What makes it all the more frustrating is we keep hearing how previous councils from the dawn of time has never finished anything or gotten anything done. That said  can someone explain Spreckels Park, Costco, Big League Dreams, Great Wolf Resort, snagging Del Webb, the Union Road diverging diamond interchange, securing surface ground water and getting it to Manteca, a wastewater treatment plant that is still state-of-the-art, Woodward Park and a host of other things that make the community more than a wide spot on the road. They’re big initiatives that certainly have been done or are in the process of physically being completed

It is true we have been spinning our collective wheels — or stuck in the mud not even trying to move — when it comes to things like a new city hall, a new library, a performing arts center and more.

But how has that approach changed? With lean and mean staffing levels that obviously are what this community is willing to stomach having the task of running the city and gathering information on various strategies being tossed about for the council to explore to improve the quality of life or the stature of Manteca, how will we be going forward?

There’s been enough of the City of Manteca’s version of Richard Nixon’s secret plan of ending the Vietnam War. Exactly where is this current council taking us? It is a question that should be answered by them sitting down with a list of capital improvement projects wants as well as needs with ballpark cost figures and prioritizing them by assigning numerical importance. It doesn’t mean the city should only pursue one priority at a time, but it needs to be made clear to staff — and the community — what the council’s clear objectives are so that this current council doesn’t do exactly what some council members accuse their predecessors of which is essentially talking big and delivering little. It is not an unreasonable request. Everyone has a finite budget with needs and wants they need to plan for or save to tackle it. If the need for a specific item is deemed essential we find ways to change our spending habits or to increase our income with either a side job or working toward improving our income with a different job or career.

We have been basically lectured by some who are now the proverbial kids in the candy store that the city has been living from paycheck to paycheck — an assertion overwhelming disapproved by the fact all of the reserves of the general fund to run the city on a day-to-day basis are in excess of $20 million — and that they are going to change all that but it is going to cost money and lots of it.

So if the idea is to change Manteca — whether it is perceived issues with the culture at city hall or the manner in which the company grows — what does this mean to what mere mortal Manteca citizens will be able to see, use, and count on and how much is that going to cost us?

That does not mean a detailed game plan. What it means is saying where you are planning on tackling along with ballpark figures and how you expect us to pay for it so everyone who will bother to cast ballots this November and in November 2022 will know where the council stands. 

If that doesn’t happen then what Manteca is doing is no different than what Sacramento is doing or even what Washington, D.C., is doing. We run the risk of keep adding expensive initiatives that run the risk of taking away from established needs from being met effectively or creating more endeavors that — to borrow some of the words that have been uttered repeatedly of late in the council chambers — never get completed due to the inability to follow through either with needed financial commitments, the lack of political will, or both.
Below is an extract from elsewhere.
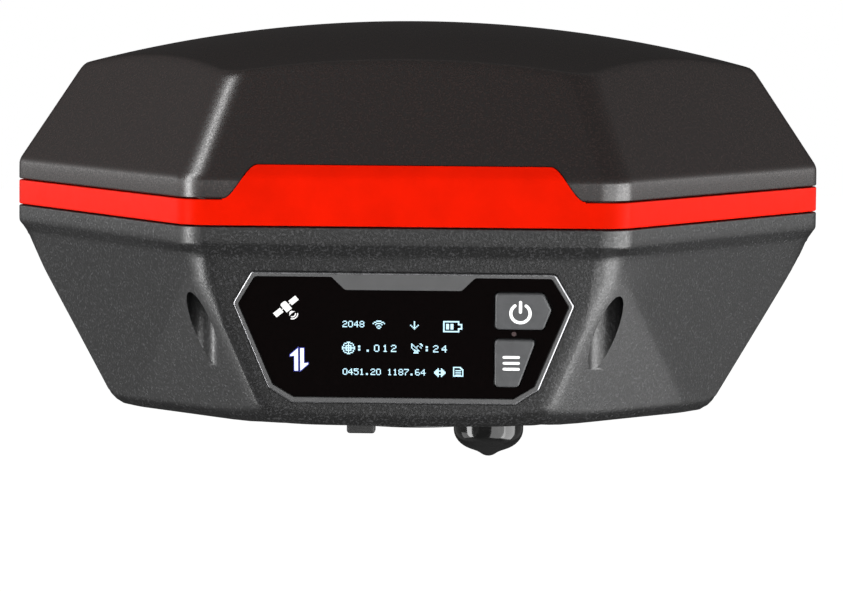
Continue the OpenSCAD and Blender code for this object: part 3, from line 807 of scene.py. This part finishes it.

Unlike the federal government, the city can’t operate with a massive deficit and keep kicking the can down the road. And unlike the state government that has the power to impose various “fees” that are essentially taxes without first getting approval from the voters, cities can’t do so except fees related to recovery costs of providing specific services such as issuing building permits, collecting for proportionate costs created by growth, or keeping enterprise funds covered by users such as water and sewer as well as solid waste collection functioning with balanced budgets.

It’s time for this current council to zero in on a game plan the majority can agree on and act as one.

They need to identify at least the top five priorities that are beyond revamping or expanding day to day services and telling us what they expect of staff within what parameters there are and what it will likely cost us and how they expect us to pay for it.